"Homosexuals love drama." Or so sayeth the homosexual in my cab. He's had a long day, despite the fact that it's his birthday, and now he wants to go out. However, his boyfriend did not.
We discuss the drama issue. He called his boyfriend a few minutes ago, and apparently the boyfriend who did not want to go out, did, in fact, go out, and was then witness to an assault. My passenger is on the way with cigarettes and a willing ear to hear about what happened.
"Give him some credit," I say. "I mean, that's externally imposed drama as opposed to internally generated drama."
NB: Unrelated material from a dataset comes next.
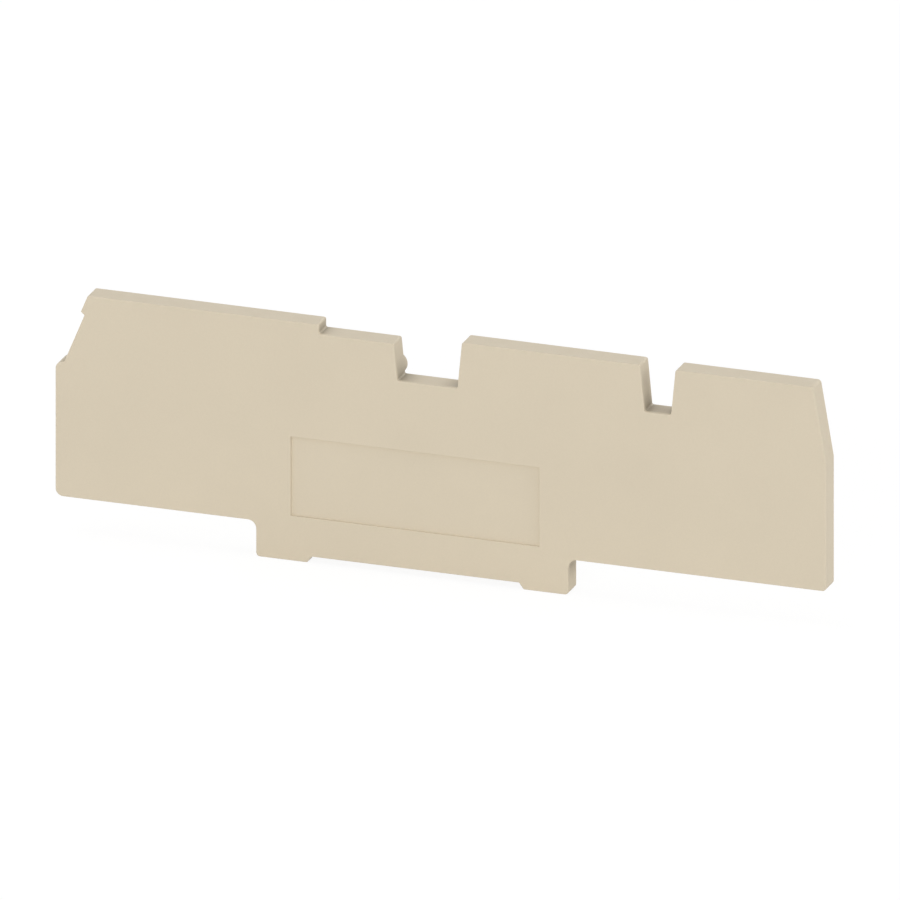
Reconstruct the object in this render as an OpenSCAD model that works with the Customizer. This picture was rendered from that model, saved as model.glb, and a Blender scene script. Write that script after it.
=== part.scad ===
// End cover for a row of rail-mounted terminal blocks, moulded in one piece.
// X runs along the cover, Z is up, and the smooth outer face looks towards -Y.
// The origin is on the mating face, above the rail's centre line, level with the rail's lips.

/* [Body] */
// Reach of the cover to the left of the rail's centre line
left_reach = 47.7; // [42:0.05:60]
// Reach of the cover to the right of the rail's centre line
right_reach = 54.45; // [46:0.05:66]
// Height of the top edge above the rail
top_z = 31.95; // [29:0.05:40]
// Height of the body's lower edge above the rail
body_z = 4.75; // [3.5:0.05:5.5]
// Thickness over everything but the locating pins
plate_t = 3.05; // [2.6:0.05:5]

/* [Left end] */
// Height of the ledge that the left end steps in at
ledge_z = 22.65; // [16:0.05:24]
// Width of that ledge
ledge_w = 1.1; // [0.9:0.05:3]
// Lean of the end wall above the ledge, in degrees from upright
left_lean = 22.3; // [5:0.1:30]
// Height of the lip under the top left corner
lip_h = 2.65; // [1.5:0.05:4]
// How far the lip stands out of the leaning wall
lip_out = 0.65; // [0.3:0.05:1]
// Height of the lip's slanted underside
lip_rise = 0.4; // [0.3:0.05:1]

/* [Right end] */
// Height at which the right end starts to lean in
shoulder_z = 21.9; // [12:0.05:26]
// Lean of the right end above that height, in degrees from upright
right_lean = 9.7; // [2:0.1:20]

/* [Top edge] */
// Place of the small step in the top edge
step_x = -12.85; // [-30:0.05:-8]
// Drop of the top edge at the step
step_drop = 1.29; // [0.6:0.01:2.5]
// Drop of the top edge to the right of the narrow slot
end_drop = 0.1; // [0:0.05:1.5]
// Depth of the two bridge slots below the top edge
slot_depth = 6.2; // [4:0.05:9]
// Draft of the slot walls, in degrees
slot_draft = 5.5; // [0:0.1:9]
// Middle of the wide slot
wide_slot_x = 1.6; // [-2:0.05:8]
// Width of the wide slot at its floor
wide_slot_w = 7.95; // [5:0.05:12]
// Middle of the narrow slot
narrow_slot_x = 32.15; // [18:0.05:36]
// Width of the narrow slot at its floor
narrow_slot_w = 3.5; // [2.5:0.05:6]

/* [Foot] */
// Reach of the foot to the left of the rail's centre line
foot_left = 21.1; // [18:0.05:30]
// Reach of the foot to the right of the rail's centre line
foot_right = 20.3; // [18:0.05:30]
// Width of the recess over the rail's channel, at its roof
recess_w = 27.5; // [20:0.05:30]
// Height of that recess
recess_h = 0.83; // [0.4:0.01:1.5]
// Run of the recess's slanted flanks
flank_run = 0.6; // [0.3:0.05:1.5]

/* [Marking field] */
// Middle of the marking field along the cover
mark_x = -0.05; // [-10:0.05:10]
// Height of the marking field's lower edge above the rail
mark_z = 5.97; // [5:0.01:8]
// Width of the marking field
mark_w = 32.95; // [20:0.05:60]
// Height of the marking field
mark_h = 10.55; // [6:0.05:14]
// Depth of the marking field
mark_depth = 0.35; // [0.2:0.01:0.6]

/* [Corner radii] */
// Outer corners of the two ends
end_r = 1; // [0.3:0.05:1.5]
// Outer corners of the foot, and of the right end
foot_r = 0.5; // [0.2:0.05:0.8]
// Inner corners between the body and the foot
foot_fillet = 1.1; // [0.3:0.05:1.8]
// Outer corners along the top edge
crest_r = 0.3; // [0.2:0.05:0.8]
// Inner corners of the slots, the step, the ledge and the recess
inner_r = 0.25; // [0.1:0.05:0.3]
// Corners of the lip
lip_r = 0.12; // [0.05:0.01:0.2]
// Inner corners of the hollow rear side
pocket_r = 0.4; // [0.2:0.05:0.6]

/* [Rear shell] */
// Thickness of the outer skin
skin_t = 1.4; // [1:0.05:1.9]
// Width of the rim around the hollow rear side
rim_w = 1.3; // [0.8:0.05:2]
// Thickness of the stiffening ribs
rib_t = 1; // [0.6:0.05:1.6]

/* [Locating pins] */
// Diameter of a locating pin
pin_d = 2.9; // [2:0.05:4]
// Length of a pin behind the mating face
pin_l = 1.5; // [1:0.05:4]
// Chamfer at the tip of a pin
pin_chamfer = 0.3; // [0.1:0.05:0.6]
// Wall around a pin's root, which makes its boss in the hollow rear side
boss_wall = 0.8; // [0.4:0.05:1.5]
// Depth of the upper pins below the top edge
upper_pin_drop = 5.4; // [4:0.05:9]
// Gap between the wide slot's wall and the pin beside it
slot_pin_gap = 0.05; // [0:0.05:2]
// Height of the lower pins above the body's lower edge
lower_pin_rise = 4.25; // [3.5:0.05:10]
// Distance of the lower pins from the two ends
end_pin_inset = 6.5; // [4:0.05:12]

/* [Hidden] */

beige = [0.84, 0.79, 0.71];
$fn = 48;
// Degrees of a rounded corner that one straight facet covers
facet = 15;
// Overshoot that keeps a cut clear of the face that it opens
cut = 0.5;

slot_z = top_z - slot_depth;
low_top_z = top_z - step_drop;
end_top_z = top_z - end_drop;
lip_z = top_z - lip_h;
lean_x = ledge_w - left_reach;
pocket_t = plate_t - skin_t;
upper_pin_z = top_z - upper_pin_drop;
lower_pin_z = body_z + lower_pin_rise;

// Place of the leaning left wall at height z, above the ledge
function left_wall(z) = lean_x + (z - ledge_z) * tan(left_lean);

// Place of the leaning right end at height z, above the shoulder
function right_wall(z) = right_reach - (z - shoulder_z) * tan(right_lean);

// Place of a slot's wall at height z, with side -1 on its left and 1 on its right
function slot_wall(x, w, side, z) = x + side * (w / 2 + (z - slot_z) * tan(slot_draft));

// Unit vector from point a to point b
function toward(a, b) = (b - a) / norm(b - a);

// Arc that rounds a corner of an outline, turning either way, from the points around it
function arc(before, at, after, r) =
    let (
        back = toward(at, before),
        ahead = toward(at, after),
        half = acos(back * ahead) / 2,
        centre = at + toward([0, 0], back + ahead) * r / sin(half),
        start = at + back * r / tan(half) - centre,
        first = atan2(start[1], start[0]),
        turn = back[0] * ahead[1] < back[1] * ahead[0] ? 180 - 2 * half : 2 * half - 180,
        steps = ceil(abs(turn) / facet)
    )
    [for (i = [0:steps]) centre + r * [cos(first + turn * i / steps), sin(first + turn * i / steps)]];

// Outline through corners given as [x, z, radius], in order around it
function rounded(corners) = [
    for (i = [0:len(corners) - 1])
        let (
            before = corners[(i + len(corners) - 1) % len(corners)],
            at = corners[i],
            after = corners[(i + 1) % len(corners)]
        )
        each arc([before[0], before[1]], [at[0], at[1]], [after[0], after[1]], at[2])
];

// The left end, from the top edge down
left_end = [
    [left_wall(top_z) - lip_out, top_z, crest_r],
    [left_wall(lip_z + lip_rise) - lip_out, lip_z + lip_rise, lip_r],
    [left_wall(lip_z), lip_z, lip_r],
    [lean_x, ledge_z, inner_r],
    [-left_reach, ledge_z, min(end_r, ledge_w - inner_r)],
    [-left_reach, body_z, end_r]
];

// The foot, from left to right
foot = [
    [-foot_left, body_z, foot_fillet],
    [-foot_left, 0, foot_r],
    [-recess_w / 2 - flank_run, 0, inner_r],
    [-recess_w / 2, recess_h, inner_r],
    [recess_w / 2, recess_h, inner_r],
    [recess_w / 2 + flank_run, 0, inner_r],
    [foot_right, 0, foot_r],
    [foot_right, body_z, foot_fillet]
];

// The right end, from the lower edge up
right_end = [
    [right_reach, body_z, foot_r],
    [right_reach, shoulder_z, end_r],
    [right_wall(end_top_z), end_top_z, foot_r]
];

// A bridge slot from right to left, open to top edges at the two given heights
function slot(x, w, right_z, left_z) = [
    [slot_wall(x, w, 1, right_z), right_z, crest_r],
    [slot_wall(x, w, 1, slot_z), slot_z, inner_r],
    [slot_wall(x, w, -1, slot_z), slot_z, inner_r],
    [slot_wall(x, w, -1, left_z), left_z, crest_r]
];

// The step in the top edge, from the low side to the high side
step = [
    [step_x, low_top_z, inner_r],
    [step_x, top_z, inner_r]
];

module outline() {
    polygon(rounded(concat(
        left_end,
        foot,
        right_end,
        slot(narrow_slot_x, narrow_slot_w, end_top_z, top_z),
        slot(wide_slot_x, wide_slot_w, top_z, low_top_z),
        step
    )));
}

// Left wall of the wide slot and right wall of the narrow one, level with the upper pins
pin_wall_left = slot_wall(wide_slot_x, wide_slot_w, -1, upper_pin_z);
pin_wall_right = slot_wall(narrow_slot_x, narrow_slot_w, 1, upper_pin_z);

upper_pins = [
    [pin_wall_left - slot_pin_gap - pin_d / 2, upper_pin_z],
    [(pin_wall_right + right_wall(upper_pin_z)) / 2, upper_pin_z]
];

lower_pins = [
    [end_pin_inset - left_reach, lower_pin_z],
    [right_reach - end_pin_inset, lower_pin_z]
];

pin_places = concat(upper_pins, lower_pins);

// Ribs stand over both ends of the foot and under the slots' floors
rib_places = [
    -foot_left,
    slot_wall(wide_slot_x, wide_slot_w, -1, slot_z),
    slot_wall(wide_slot_x, wide_slot_w, 1, slot_z),
    foot_right,
    narrow_slot_x
];

module ribs() {
    for (x = rib_places) translate([x - rib_t / 2, 0]) square([rib_t, top_z]);
}

// Each pin stands on a boss, which a web ties to the long edge above or below it
module bosses() {
    for (place = pin_places) translate(place) circle(d = pin_d + 2 * boss_wall);
    for (place = upper_pins)
        translate([place[0] - rib_t / 2, upper_pin_z]) square([rib_t, upper_pin_drop]);
    for (place = lower_pins)
        translate([place[0] - rib_t / 2, body_z]) square([rib_t, lower_pin_rise]);
}

// Plan of the hollows between rim, ribs and bosses, with rounded inner corners
module hollows() {
    offset(r = pocket_r, $fn = 24) offset(delta = -pocket_r) difference() {
        offset(delta = -rim_w) outline();
        ribs();
        bosses();
    }
}

module marking_field() {
    translate([mark_x - mark_w / 2, mark_z, plate_t - mark_depth])
        cube([mark_w, mark_h, mark_depth + cut]);
}

// A pin, rooted in its boss, stands out of the mating face and ends in a chamfer
module locating_pin() {
    shank_l = pin_l - pin_chamfer;
    translate([0, 0, -shank_l]) cylinder(h = shank_l + pocket_t, d = pin_d);
    translate([0, 0, -pin_l]) cylinder(h = pin_chamfer, d1 = pin_d - 2 * pin_chamfer, d2 = pin_d);
}

// The cover is drawn lying on its mating face, then stood up
module end_cover() {
    color(beige) rotate([90, 0, 0]) {
        difference() {
            linear_extrude(plate_t) outline();
            translate([0, 0, -cut]) linear_extrude(pocket_t + cut) hollows();
            marking_field();
        }
        for (place = pin_places) translate(place) locating_pin();
    }
}

end_cover();
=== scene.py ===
"""Looks of a terminal block end cover: rounded moulded edges, matt beige plastic, soft studio.

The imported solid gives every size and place. Lengths are metres in the part's own frame:
X along the cover, Z up, and the smooth outer face looks towards -Y.
"""

import math

import bmesh
import bpy
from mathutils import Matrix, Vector


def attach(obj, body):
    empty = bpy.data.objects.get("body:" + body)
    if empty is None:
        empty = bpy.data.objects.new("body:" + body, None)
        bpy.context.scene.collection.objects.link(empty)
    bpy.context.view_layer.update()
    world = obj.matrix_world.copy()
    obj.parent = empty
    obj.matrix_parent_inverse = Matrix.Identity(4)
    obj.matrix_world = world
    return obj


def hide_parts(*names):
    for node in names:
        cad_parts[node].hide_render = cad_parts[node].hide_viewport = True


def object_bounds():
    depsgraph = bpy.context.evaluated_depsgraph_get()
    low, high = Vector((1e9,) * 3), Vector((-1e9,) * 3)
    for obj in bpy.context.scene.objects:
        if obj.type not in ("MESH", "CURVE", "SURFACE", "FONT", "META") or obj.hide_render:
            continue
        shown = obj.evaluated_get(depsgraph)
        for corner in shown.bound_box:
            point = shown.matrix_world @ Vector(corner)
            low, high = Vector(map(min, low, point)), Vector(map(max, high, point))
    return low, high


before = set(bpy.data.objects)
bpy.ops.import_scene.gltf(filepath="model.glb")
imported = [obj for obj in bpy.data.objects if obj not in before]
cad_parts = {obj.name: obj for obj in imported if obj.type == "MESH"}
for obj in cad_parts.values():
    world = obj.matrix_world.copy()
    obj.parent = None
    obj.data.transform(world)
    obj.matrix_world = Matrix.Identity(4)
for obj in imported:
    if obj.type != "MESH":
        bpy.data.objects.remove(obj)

MM = 0.001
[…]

"That's very true," he says. So we discuss other drama-inducing things, like gay marriage and the fight over Measure 36, which banned it in Oregon. He thinks maybe the problem is the word "marriage," and that if gays just asked for civil unions they'd be all right.
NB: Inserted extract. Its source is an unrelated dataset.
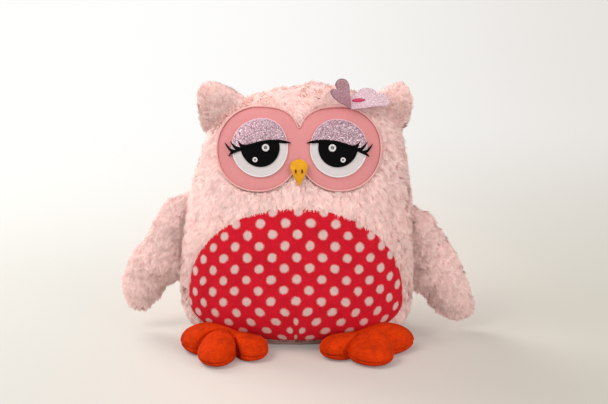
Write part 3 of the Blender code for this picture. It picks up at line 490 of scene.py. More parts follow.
def newMaterial(name, roughness, sheen=0.0, sheenTint=(1, 1, 1), specular=0.3):
    material = bpy.data.materials.new(name)
    material.use_nodes = True
    tree = material.node_tree
    shader = tree.nodes["Principled BSDF"].inputs
    shader["Roughness"].default_value = roughness
    shader["Specular IOR Level"].default_value = specular
    shader["Sheen Weight"].default_value = sheen
    shader["Sheen Roughness"].default_value = 0.45
    shader["Sheen Tint"].default_value = (*sheenTint, 1)
    return material, tree, shader


def bumped(tree, shader, height, distance, strength=0.6):
    bump = newNode(tree, "ShaderNodeBump", {"Distance": distance, "Strength": strength, "Height": height})
    feed(tree, shader["Normal"], bump.outputs[0])


def napMaterial(look):
    material, tree, shader = newMaterial(look["name"], look["roughness"], look["sheen"], look["sheenTint"],
                                         look.get("shine", 0.3))
    nap = groupIn(tree, napGroup, Colour=look["colour"], Mottle=look["mottle"],
                  Patch_Scale=look["patchScale"],
                  Fibre_Scale=look["fibreScale"])
    feed(tree, shader["Base Color"], nap["Colour"])
    bumped(tree, shader, nap["Height"], look["fibreDepth"], look["bump"])
    return material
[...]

"Yeah, but the problem is that marriage offers something like a thousand different legal benefits. To make civil unions have a similar effect requires changing a thousand laws rather than one. And marriage is increasingly a secular, civil affair anyway."
He's not too sure about the latter part, but we both agree, sadly, that the fundamentalists won't be satisfied just denying homosexuals the right to marry—they don't want to grant them the right to exist. We finally pull up to his destination, and I say it's on me. "Consider it a birthday present."